One of the most important experimental results obtained by means of DIC technique is the evaluation of the longitudinal modulus of elasticity in tension along the gauge length of the specimen. Consequently, two particular behaviours are identified, a homogeneous moduli of elasticity distribution along the gauge length for the TT specimens, while for the TF specimens, the results were highly dispersed, with a minimum value located within finger joint. It is worth mentioning that both methods provide similar results for the strain gauges placed within finger length and the corresponding area of the finger surface. Nevertheless, the central area is averaging the strains of the entire length of the finger, which revealed high parts with high strains concentration. Therefore, the low variation of the mean reduction obtained employing both methods, confirms the validity of both investigation methods.

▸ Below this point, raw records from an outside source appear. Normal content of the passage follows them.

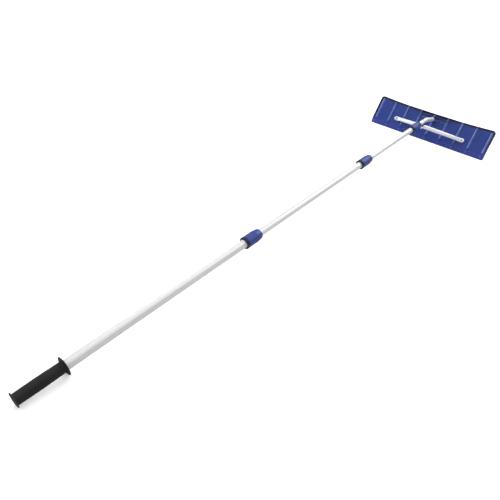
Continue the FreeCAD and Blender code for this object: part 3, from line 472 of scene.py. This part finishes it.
marks = place_group(tree, HAND_MARKS, Point=place.outputs["Object"], Smear_Scale=7.0, Scratch_Scale=45.0)
body = blend_colours(tree, skin.outputs["Cloud"], BLADE_DEEP, BLADE_BLUE)
# painted shade: the panels turn more purple towards the bottom, and the band goes from navy at the top to
# purple-blue at the foot
lower_shade = span(tree, shade_band.outputs["Up"], 0.01, -0.06)
body = blend_colours(tree, math_step(tree, "MULTIPLY", lower_shade, 0.5), body, BLADE_LOW_SHADE)
edge = blend_colours(tree, lower_shade, BAND_SHADE_NAVY, BAND_FOOT_SHADE)
body = blend_colours(tree, shade_band.outputs["Mask"], body, edge)
inside = math_step(tree, "SUBTRACT", 1.0, math_step(tree, "MULTIPLY", shade_band.outputs["Mask"], 0.85))
# painted highlights on the rib crowns, joined with the worn corners into one pale
rib_highlights = place_group(tree, RIB_HIGHLIGHTS, Across=shade_band.outputs["Across"], Up=shade_band.outputs["Up"])
chipped = math_step(tree, "MULTIPLY", math_step(tree, "MULTIPLY", wear.outputs["Mask"], 0.5), inside)
patchy = span(tree, skin.outputs["Cloud"], 0.0, 1.0, 0.55, 0.85)
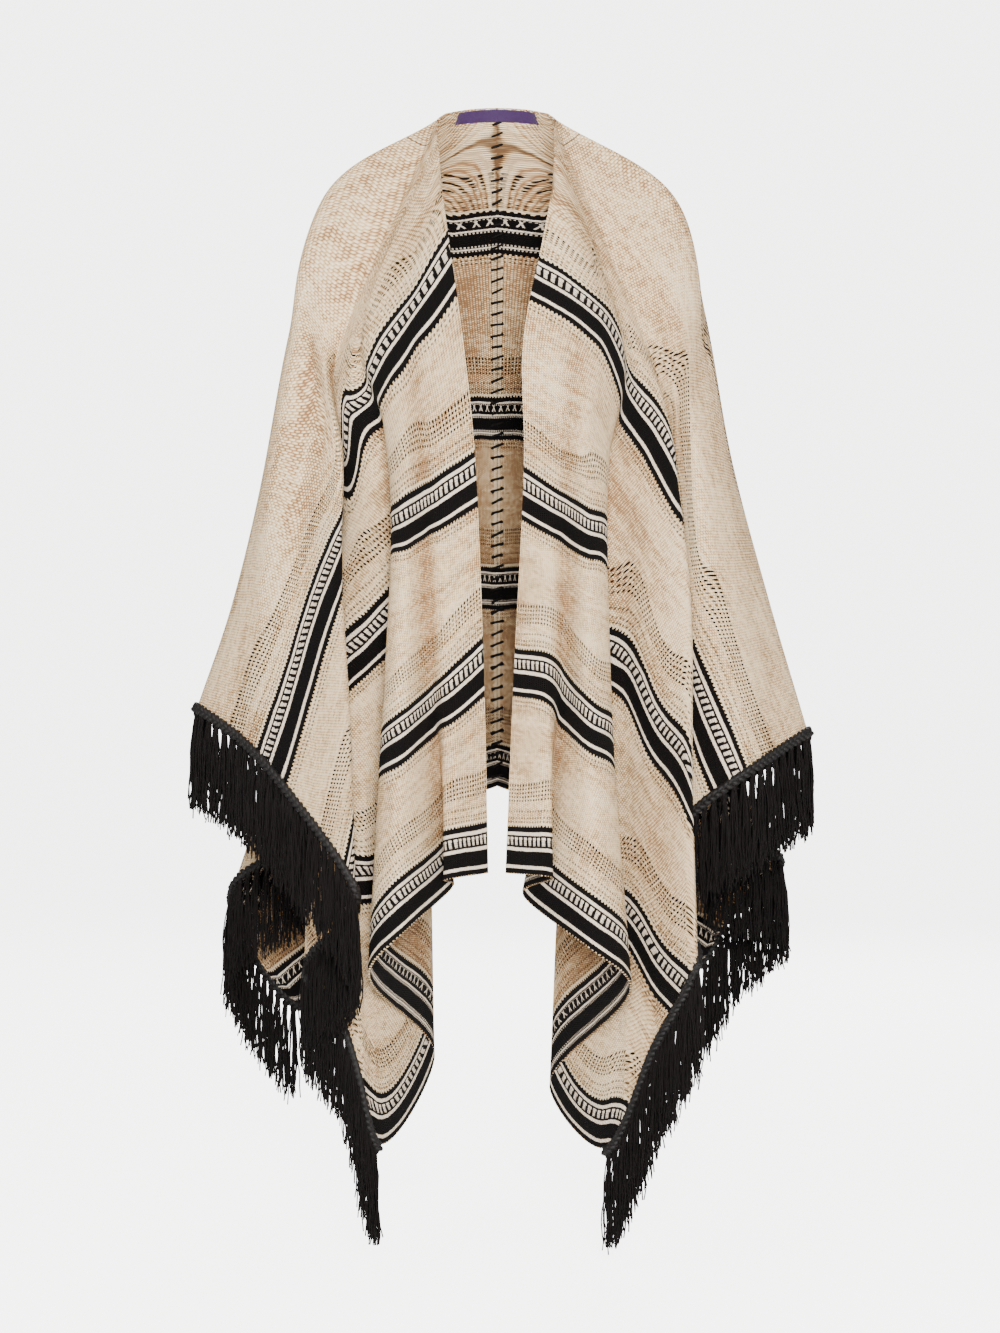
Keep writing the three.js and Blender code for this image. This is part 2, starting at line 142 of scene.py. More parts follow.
LEFT_FOLDS = {
    "front_edge": [(554, 182, -62, 62), (541, 248, -118, 120), (523, 345, -150, 232),
                   (524, 470, -155, 366), (514, 680, -152, 612), (506, 873, -155, 840)],
    "strip_fold": [(554, 172, -55, 52), (567, 262, -122, 118), (557, 365, -152, 236),
                   (552, 490, -158, 368), (549, 700, -165, 628), (552, 878, -176, 840)],
    "strip_tuck": [(554, 162, -50, 42), (590, 285, -114, 124), (576, 388, -145, 249),
                   (567, 508, -150, 380), (560, 712, -142, 622), (523, 893, -118, 840)],
    "front_swell": [(555, 152, -42, 33), (606, 312, -106, 133), (593, 420, -148, 270),
                    (587, 532, -168, 392), (588, 738, -190, 618), (588, 947, -208, 840)],
    "top_fold": [(555, 145, -35, 26), (620, 335, -94, 124), (609, 450, -126, 263),
                 (607, 560, -146, 410), (614, 765, -158, 624), (631, 985, -166, 840)],
    "deep_tuck": [(555, 140, -30, 24), (625, 355, -86, 122), (602, 480, -90, 260),
                  (582, 610, -70, 370), (562, 850, -10, 590), (550, 1087, 62, 840)],
    "under_layer": [(555, 135, -25, 20), (634, 365, -76, 119), (626, 490, -84, 236),
                    (624, 640, -82, 369), (618, 900, -66, 592), (606, 1148, -50, 840)],
    "under_edge": [(555, 132, -20, 16), (645, 372, -72, 113), (650, 495, -92, 209),
                   (654, 650, -104, 326), (658, 880, -112, 523), (655, 1046, -106, 680)],
    "wing_edge": [(555, 129, -14, 12), (657, 385, -68, 108), (678, 500, -100, 171),
                  (690, 620, -126, 263), (692, 790, -150, 388), (697, 957, -156, 540)],
    "wing_tuck": [(555, 127, -10, 8), (655, 372, -52, 92), (667, 470, -46, 115),
                  (672, 590, -28, 165), (664, 740, 0, 250), (643, 889, 34, 360)],
    "wing_front": [(556, 125, -6, 6), (664, 345, -44, 62), (684, 440, -54, 50),
                   (692, 545, -60, 81), (694, 680, -64, 147), (692, 811, -66, 211)],
    "wing_bend": [(556, 123, -3, 3), (672, 290, -38, 26), (693, 400, -52, 14),
                  (709, 510, -62, 44), (726, 640, -72, 89), (739, 774, -82, 140)],
    "wing_round": [(556, 122, -1, 1), (682, 240, -20, -8), (705, 360, -28, -34),
                   (727, 480, -34, -22), (752, 610, -40, 30), (776, 748, -46, 78)],
    "arm_line": [(556, 121, 0, 0), (671, 194, 0, -28), (704, 312, 0, -72),
                 (731, 460, 0, -76), (768, 600, 0, -30), (806, 729, 0, 0)],
    "back_bend": [(555, 120, 6, 0), (674, 240, 28, -60), (702, 350, 42, -118),
                  (724, 470, 48, -128), (746, 600, 50, -104), (764, 760, 44, -100)],
    "back_wing": [(553, 118, 14, 0), (661, 270, 75, -95), (678, 400, 96, -180),
                  (691, 520, 98, -210), (704, 660, 84, -215), (716, 800, 60, -200)],
    "back_swell": [(550, 116, 22, 0), (646, 300, 95, -115), (658, 430, 120, -200),
                   (670, 560, 122, -250), (684, 700, 106, -300), (706, 828, 88, -310)],
    "back_tuck": [(547, 114, 28, 0), (634, 315, 98, -150), (651, 440, 126, -245),
                  (676, 580, 138, -335), (718, 730, 134, -430), (777, 856, 130, -490)],
    "back_fringe": [(543, 113, 34, 0), (624, 325, 105, -182), (642, 450, 136, -298),
                    (664, 590, 158, -412), (698, 750, 184, -555), (734, 906, 204, -690)],
    "back_corner": [(538, 112, 40, 0), (611, 320, 112, -215), (620, 450, 134, -335),
                    (632, 600, 150, -465), (662, 785, 164, -635), (695, 965, 176, -840)],
    "back_deep": [(533, 111, 46, 0), (596, 315, 122, -235), (598, 440, 128, -360),
                  (604, 580, 118, -500), (618, 735, 90, -650), (636, 900, 58, -840)],
    "back_inner": [(527, 110, 50, 0), (577, 308, 130, -238), (580, 440, 148, -372),
                   (582, 570, 164, -524), (582, 705, 188, -686), (580, 860, 214, -840)],
    "back_mid": [(518, 109, 54, 0), (552, 300, 134, -230), (551, 420, 136, -374),
                 (553, 550, 126, -534), (557, 690, 112, -697), (561, 824, 98, -840)],
    "back_seam_side": [(509, 108.4, 57, 0), (525, 280, 134, -210), (525, 400, 152, -368),
                       (525, 530, 164, -531), (526, 660, 178, -688), (528, 798, 190, -840)],
    "centre_seam": [(497, 108, 60, 0), (497, 272, 126, -204), (497, 392, 144, -359),
                    (497, 522, 146, -521), (497, 655, 148, -683), (497, 786, 150, -840)],
}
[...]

Besides, the DIC technique is a powerful tool that allows evaluating the strain state at every rate load, and the strain concentrations and flow within the finger geometry.

Furthermore, numerical simulations were carried out to obtain a suitable FE model, able to capture, verify and complement the structural behaviour provided by DIC, and showing good agreement. Through these numerical simulations, the main aim was to obtain the parameters related to the contact interface, which can be extended to a further study related to the optimization of fingers joints. The results provided through this study, are useful for further research tasks, which involve glued poplar beams or other engineered wood products, where the tension behaviour of the raw material has yet to be known.